• _STORED DATA_
------------
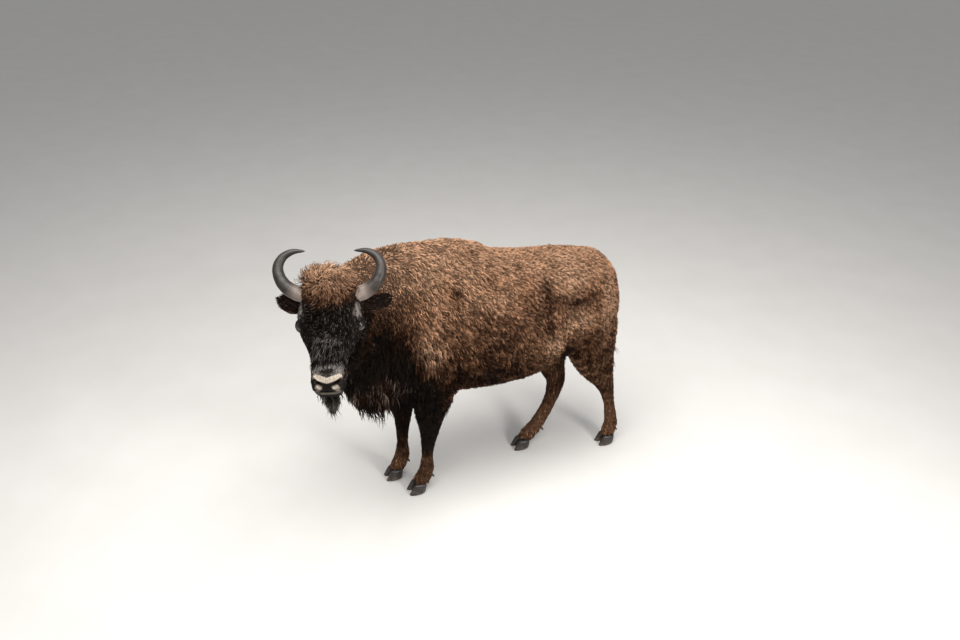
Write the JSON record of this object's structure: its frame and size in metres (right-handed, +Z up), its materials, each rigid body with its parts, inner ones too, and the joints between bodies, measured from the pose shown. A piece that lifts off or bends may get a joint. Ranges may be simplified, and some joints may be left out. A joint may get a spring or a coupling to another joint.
{
  "type": "wisent model",
  "caption": "Life-size standing model of a European bison looking over its left shoulder, with curved horns, woolly coat, throat mane, beard and cloven hooves.",
  "frame": {"origin": "on the ground, at the middle of the underside of the bounding box", "axes": "+Z up; the animal stands along Y with its hindquarters towards +Y and its left side towards +X; the head is turned to its left, towards +X and -Y"},
  "size_m": [1.0098, 2.0364, 1.6869],
  "materials": {
    "body_coat": "dense woolly reddish-brown fur with paler tips",
    "face_coat": "short blackish-brown fur, woolly and reddish on the crown",
    "leg_coat": "short dark brown fur",
    "long_hair": "long hanging dark hair with greyish tips",
    "muzzle": "bare moist nose skin in a pale and dark pattern, with short dark fur behind it",
    "horn": "grey horn, pale at the base and dark at the tip, satin",
    "hoof": "dark grey dusty horn",
    "eye": "very dark brown, wet gloss"
  },
  "bodies": {
    "root": {"head": "face_coat", "muzzle": "muzzle", "lower_jaw": "face_coat", "beard": "long_hair", "horn_left": "horn", "ear_left": "face_coat", "eye_left": "eye", "horn_right": "horn", "ear_right": "face_coat", "eye_right": "eye", "neck": "body_coat", "throat_mane": "long_hair", "forequarters": "body_coat", "barrel": "body_coat", "hindquarters": "body_coat", "tail": "long_hair", "foreleg_left_upper": "leg_coat", "foreleg_left_lower": "leg_coat", "foreleg_left_foot": "leg_coat", "foreleg_left_claw_left": "hoof", "foreleg_left_dewclaw_left": "hoof", "foreleg_left_claw_right": "hoof", "foreleg_left_dewclaw_right": "hoof", "foreleg_right_upper": "leg_coat", "foreleg_right_lower": "leg_coat", "foreleg_right_foot": "leg_coat", "foreleg_right_claw_left": "hoof", "foreleg_right_dewclaw_left": "hoof", "foreleg_right_claw_right": "hoof", "foreleg_right_dewclaw_right": "hoof", "hindleg_left_upper": "leg_coat", "hindleg_left_lower": "leg_coat", "hindleg_left_foot": "leg_coat", "hindleg_left_claw_left": "hoof", "hindleg_left_dewclaw_left": "hoof", "hindleg_left_claw_right": "hoof", "hindleg_left_dewclaw_right": "hoof", "hindleg_right_upper": "leg_coat", "hindleg_right_lower": "leg_coat", "hindleg_right_foot": "leg_coat", "hindleg_right_claw_left": "hoof", "hindleg_right_dewclaw_left": "hoof", "hindleg_right_claw_right": "hoof", "hindleg_right_dewclaw_right": "hoof"}
  },
  "joints": []
}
------------
• _SHORT EXERCISE_
Write out the whole listing exactly.

• _THE SOLUTION_
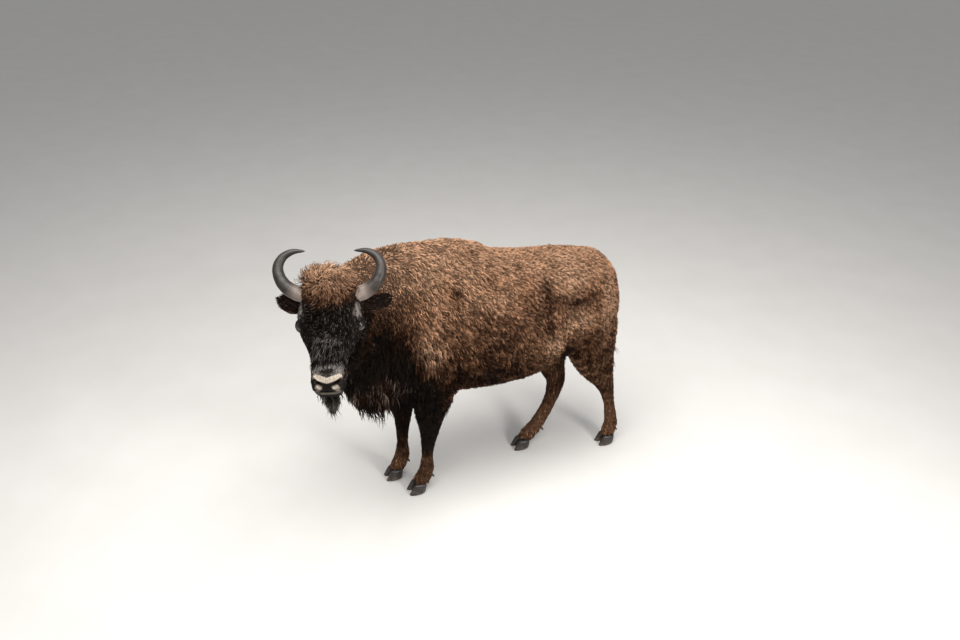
Write the JSON record of this object's structure: its frame and size in metres (right-handed, +Z up), its materials, each rigid body with its parts, inner ones too, and the joints between bodies, measured from the pose shown. A piece that lifts off or bends may get a joint. Ranges may be simplified, and some joints may be left out. A joint may get a spring or a coupling to another joint.
{
  "type": "wisent model",
  "caption": "Life-size standing model of a European bison looking over its left shoulder, with curved horns, woolly coat, throat mane, beard and cloven hooves.",
  "frame": {"origin": "on the ground, at the middle of the underside of the bounding box", "axes": "+Z up; the animal stands along Y with its hindquarters towards +Y and its left side towards +X; the head is turned to its left, towards +X and -Y"},
  "size_m": [1.0098, 2.0364, 1.6869],
  "materials": {
    "body_coat": "dense woolly reddish-brown fur with paler tips",
    "face_coat": "short blackish-brown fur, woolly and reddish on the crown",
    "leg_coat": "short dark brown fur",
    "long_hair": "long hanging dark hair with greyish tips",
    "muzzle": "bare moist nose skin in a pale and dark pattern, with short dark fur behind it",
    "horn": "grey horn, pale at the base and dark at the tip, satin",
    "hoof": "dark grey dusty horn",
    "eye": "very dark brown, wet gloss"
  },
  "bodies": {
    "root": {"head": "face_coat", "muzzle": "muzzle", "lower_jaw": "face_coat", "beard": "long_hair", "horn_left": "horn", "ear_left": "face_coat", "eye_left": "eye", "horn_right": "horn", "ear_right": "face_coat", "eye_right": "eye", "neck": "body_coat", "throat_mane": "long_hair", "forequarters": "body_coat", "barrel": "body_coat", "hindquarters": "body_coat", "tail": "long_hair", "foreleg_left_upper": "leg_coat", "foreleg_left_lower": "leg_coat", "foreleg_left_foot": "leg_coat", "foreleg_left_claw_left": "hoof", "foreleg_left_dewclaw_left": "hoof", "foreleg_left_claw_right": "hoof", "foreleg_left_dewclaw_right": "hoof", "foreleg_right_upper": "leg_coat", "foreleg_right_lower": "leg_coat", "foreleg_right_foot": "leg_coat", "foreleg_right_claw_left": "hoof", "foreleg_right_dewclaw_left": "hoof", "foreleg_right_claw_right": "hoof", "foreleg_right_dewclaw_right": "hoof", "hindleg_left_upper": "leg_coat", "hindleg_left_lower": "leg_coat", "hindleg_left_foot": "leg_coat", "hindleg_left_claw_left": "hoof", "hindleg_left_dewclaw_left": "hoof", "hindleg_left_claw_right": "hoof", "hindleg_left_dewclaw_right": "hoof", "hindleg_right_upper": "leg_coat", "hindleg_right_lower": "leg_coat", "hindleg_right_foot": "leg_coat", "hindleg_right_claw_left": "hoof", "hindleg_right_dewclaw_left": "hoof", "hindleg_right_claw_right": "hoof", "hindleg_right_dewclaw_right": "hoof"}
  },
  "joints": []
}